A la luz de la experiencia de Abrahám e Isaac,
acercamos nuestra alma al testimonio de Jesús quien, sobreponiéndose al cúmulo de
humillaciones, desprecios y burlas que ya se ciernen sobre Él y que alcanzarán
su punto culminante en su muerte de cruz como si fuera un maldito (Gá 3,13),
proclama con serena majestad: “El que me ha enviado está conmigo: no me ha
dejado solo, porque yo hago siempre lo que le agrada a él” (Jn 8,29). No es simplemente estar juntos como Abrahám e
Isaac. La experiencia-realidad de Jesús alcanza la plenitud de la comunión con
el que le envía. Oigamos lo que dice a sus discípulos: “Creedme: yo estoy en el
Padre y el Padre está en mí” (Jn 14,11).
Jesús sabe que está llevando a su pleno cumplimiento
toda la Escritura
(Mt 5,17); por lo tanto, también la figura de Isaac en todas sus dimensiones:
su relación con su padre, su caminar juntos a lo largo de la misión confiada,
la prodigiosa intervención de la
Voz de lo alto mostrando a Abrahám un cordero para el
sacrificio. Jesús no espera ningún cordero que le sustituya en la cruz; sabe
que ¡Él es el Cordero que carga con el pecado del mundo! (Jn 1,29).

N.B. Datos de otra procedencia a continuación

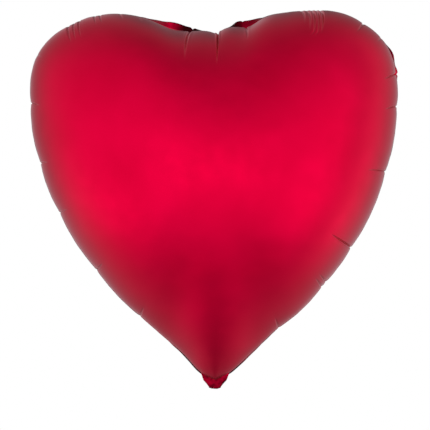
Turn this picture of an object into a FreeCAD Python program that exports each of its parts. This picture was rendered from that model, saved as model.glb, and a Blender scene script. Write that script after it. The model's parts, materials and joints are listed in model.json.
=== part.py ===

Sin embargo, el “¡Dios proveerá!” que Abrahám anunció a
su hijo Isaac, resuena en Él con toda la fuerza y convicción que emanan del
amor y la confianza que tiene en su Padre. Sólo así se entiende el enlace que
hace con el anciano patriarca ante los judíos que se resistían a creer en Él:
“Vuestro padre Abrahám se regocijó pensando en ver mi Día; lo vio y se alegró”
(Jn 8,56).
El gozo de Abrahám viendo a lo lejos la resurrección
del Hijo de Dios, de esto es de lo que está hablando Jesús. Su Día no es otro
que el día de Yahvé por excelencia, día en el que realizó la obra que está por
encima de todas las obras, la maravilla de las maravillas. Tal y como nos
anuncian los santos Padres de la
Iglesia : el Día de la resurrección del Señor. Día que
absorbe, hasta anularla por completo, “la hora del poder de las tinieblas” (Lc
22,53).
Es el día Santo y Glorioso en el que Dios Padre levantó
a su Hijo del sepulcro, abriendo así la vida eterna a toda la humanidad; el día
en que sus discípulos -los de entonces y
los de todos los tiempos- han venido a saber que era verdad que el Padre “dio
al Hijo tener vida en sí mismo” (Jn 5,26). Es el Día de los días, en el que
podríamos decir que Dios se esmeró hasta el extremo en su amor por el hombre.
Día, en fin, anunciado y profetizado por el salmista con toda clase de epítetos
que rivalizan en esplendor. “…Ésta ha sido la obra de Yahvé, una maravilla a
nuestros ojos. ¡Este es el día que Yhavé ha hecho, exultemos y gocémonos en él!
¡Yahvé nos da la salvación! ¡Yahvé nos da la victoria!…” (Sl 118,23-25).
La muerte ha sido absorbida por la victoria -cantaban
los primeros cristianos en sus liturgias al celebrar la resurrección del Señor.
La hora del príncipe de este mundo ha sido absorbida por el Día de Yahvé,
convertido ahora en el Día de su Hijo, aquel que Abrahám vio a lo lejos con los
ojos de su alma provocando su exultación.
Jesús, el Pastor por excelencia, da su vida por sus
ovejas sin separarse de su Padre. Al igual que Abrahám con Isaac, ambos
caminaron juntos a lo largo de la misión. Lo que ahora nos llena de sorpresa y
colma de gozo es ver que el Hijo de Dios pasa el paralelismo que ha vivido con
el Padre respecto a Abrahám e Isaac, a sus discípulos, aquellos que han de
pastorear el mundo entero con su Evangelio, al que Pablo llama “fuerza de Dios
para la salvación de todo el que cree” (Rm 1,16).
No les envía a anunciar el Evangelio por su cuenta y
riesgo, menos aún como obra suya y personal. No, Él está con ellos en su
misión, nunca les dejará solos, como el Padre nunca le dejó a Él. Así se lo hace
saber cuando les envía por el mundo entero. “Id, pues, y haced discípulos a
todas las gentes bautizándolas en el nombre del Padre y del Hijo y del Espíritu
Santo, y enseñándoles a guardar todo lo que yo os he mandado. Y he aquí que yo
estoy con vosotros todos los días hasta el fin del mundo” (Mt 28, 19-20). El yo
estaré con vosotros no es sólo una garantía de seguridad, sino -y por encima de
todo- garantía de que serán pastores según su corazón.